Les « fédéraux » pourraient alléguer qu’ils n’en ont évidemment rien à foutre de voir que les fonctionnaires de Québec sont vraiment sous-payés par rapport à eux.
- Ne manquez pas la chronique économique de Michel Girard, chroniqueur économique au Journal de Montréal et au Journal de Québec au micro de Philippe-Vincent Foisy via QUB radio :
Carrément gênant
Là où ça devient plus gênant pour les fonctionnaires fédéraux de revendiquer une hausse majeure de salaire, c’est lorsqu’on compare leur rémunération à celle de la masse des salariés, c’est-à-dire ceux du secteur privé.
Sur l’ensemble des salariés, il faut savoir que les employés (salariés) du secteur privé représentent 76 % de tous les salariés au Canada.

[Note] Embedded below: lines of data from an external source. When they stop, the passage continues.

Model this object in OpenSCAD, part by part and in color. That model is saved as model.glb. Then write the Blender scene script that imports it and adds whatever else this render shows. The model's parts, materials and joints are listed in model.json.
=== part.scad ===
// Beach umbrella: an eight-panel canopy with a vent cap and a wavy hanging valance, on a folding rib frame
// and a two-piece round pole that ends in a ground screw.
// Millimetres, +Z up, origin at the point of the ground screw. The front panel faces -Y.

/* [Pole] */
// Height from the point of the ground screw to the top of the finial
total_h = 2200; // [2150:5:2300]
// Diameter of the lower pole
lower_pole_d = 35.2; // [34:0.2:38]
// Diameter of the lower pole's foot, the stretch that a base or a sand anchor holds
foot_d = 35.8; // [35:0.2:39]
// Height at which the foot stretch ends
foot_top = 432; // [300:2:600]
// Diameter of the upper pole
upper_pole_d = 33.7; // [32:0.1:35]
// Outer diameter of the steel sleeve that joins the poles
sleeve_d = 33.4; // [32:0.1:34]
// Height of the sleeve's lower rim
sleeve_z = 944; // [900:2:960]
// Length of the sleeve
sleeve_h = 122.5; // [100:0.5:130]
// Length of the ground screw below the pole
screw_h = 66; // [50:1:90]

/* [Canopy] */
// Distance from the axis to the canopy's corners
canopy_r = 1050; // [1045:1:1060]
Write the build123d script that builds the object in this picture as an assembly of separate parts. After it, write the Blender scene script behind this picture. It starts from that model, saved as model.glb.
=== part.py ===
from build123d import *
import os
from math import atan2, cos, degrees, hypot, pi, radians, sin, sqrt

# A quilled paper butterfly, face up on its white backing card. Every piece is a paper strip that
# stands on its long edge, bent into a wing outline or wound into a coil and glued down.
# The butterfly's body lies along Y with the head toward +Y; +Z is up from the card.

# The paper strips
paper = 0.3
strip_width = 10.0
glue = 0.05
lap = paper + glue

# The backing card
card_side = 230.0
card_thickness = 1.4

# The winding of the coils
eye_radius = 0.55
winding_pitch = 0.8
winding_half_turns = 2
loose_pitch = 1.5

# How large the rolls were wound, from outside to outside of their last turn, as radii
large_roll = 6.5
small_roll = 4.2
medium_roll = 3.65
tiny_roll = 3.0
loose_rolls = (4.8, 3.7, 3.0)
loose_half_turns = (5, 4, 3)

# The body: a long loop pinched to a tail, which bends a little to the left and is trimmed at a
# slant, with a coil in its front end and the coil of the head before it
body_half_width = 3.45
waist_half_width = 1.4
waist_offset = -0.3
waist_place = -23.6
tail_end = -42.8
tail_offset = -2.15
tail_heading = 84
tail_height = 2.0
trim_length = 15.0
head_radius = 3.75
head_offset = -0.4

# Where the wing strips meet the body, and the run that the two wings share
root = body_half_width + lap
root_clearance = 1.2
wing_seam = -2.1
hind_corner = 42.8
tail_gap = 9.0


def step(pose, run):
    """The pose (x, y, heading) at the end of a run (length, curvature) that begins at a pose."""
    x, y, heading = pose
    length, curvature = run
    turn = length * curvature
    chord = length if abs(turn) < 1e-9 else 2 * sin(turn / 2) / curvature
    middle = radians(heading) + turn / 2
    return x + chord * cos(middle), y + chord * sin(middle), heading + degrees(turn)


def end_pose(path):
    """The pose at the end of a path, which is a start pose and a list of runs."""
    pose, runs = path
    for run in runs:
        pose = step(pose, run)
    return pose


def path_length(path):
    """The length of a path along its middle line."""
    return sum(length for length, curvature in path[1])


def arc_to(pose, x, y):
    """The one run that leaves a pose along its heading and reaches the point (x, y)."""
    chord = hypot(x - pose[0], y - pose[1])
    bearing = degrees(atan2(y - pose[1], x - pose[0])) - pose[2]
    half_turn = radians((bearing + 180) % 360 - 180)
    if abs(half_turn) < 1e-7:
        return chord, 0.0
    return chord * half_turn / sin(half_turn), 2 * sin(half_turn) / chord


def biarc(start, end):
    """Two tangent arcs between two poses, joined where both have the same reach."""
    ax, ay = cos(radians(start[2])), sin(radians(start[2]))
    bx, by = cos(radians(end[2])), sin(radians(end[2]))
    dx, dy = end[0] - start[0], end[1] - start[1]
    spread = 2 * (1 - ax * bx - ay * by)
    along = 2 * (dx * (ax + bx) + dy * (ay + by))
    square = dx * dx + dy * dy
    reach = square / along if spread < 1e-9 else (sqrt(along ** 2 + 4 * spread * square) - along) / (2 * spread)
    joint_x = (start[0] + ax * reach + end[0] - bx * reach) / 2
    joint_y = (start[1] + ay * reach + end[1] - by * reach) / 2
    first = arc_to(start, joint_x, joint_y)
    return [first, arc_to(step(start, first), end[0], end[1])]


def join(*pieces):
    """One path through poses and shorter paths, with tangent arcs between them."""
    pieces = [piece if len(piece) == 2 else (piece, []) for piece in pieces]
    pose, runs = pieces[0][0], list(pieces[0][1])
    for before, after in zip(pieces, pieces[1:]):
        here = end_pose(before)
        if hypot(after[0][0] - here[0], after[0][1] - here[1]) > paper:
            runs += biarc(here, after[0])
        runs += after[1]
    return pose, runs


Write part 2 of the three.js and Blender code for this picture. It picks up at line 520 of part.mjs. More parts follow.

À comparer aux salariés du secteur privé qui travaillent au Québec dans les entreprises de 200 employés et plus, les fonctionnaires fédéraux gagnent 15,6 % de plus au chapitre de la rémunération globale. Cela comprend un écart de salaire de 9,8 % en faveur des employés du gouvernement fédéral.
Parenthèse : les écarts de salaire et de rémunération globale avec le secteur privé varient selon que les salariés sont syndiqués (à peine 18,6 % des hommes et 10,2 % des femmes) ou non syndiqués.
Au chapitre des salaires, les fonctionnaires fédéraux encaissent 3,2 % de plus que les salariés syndiqués du privé et 10,2 % de plus que les salariés non syndiqués. En matière de rémunération globale, l’écart en faveur des fonctionnaires du fédéral va de 2,3 % par rapport aux syndiqués du privé à 17,6 % par rapport aux non-syndiqués.
Pire encore, les écarts de rémunération et de salaire avantagent encore plus les fonctionnaires du fédéral lorsqu’on fait référence aux employés travaillant dans les entreprises de moins de 200 travailleurs, lesquels représentent plus de 70 % de tous les employés du secteur privé.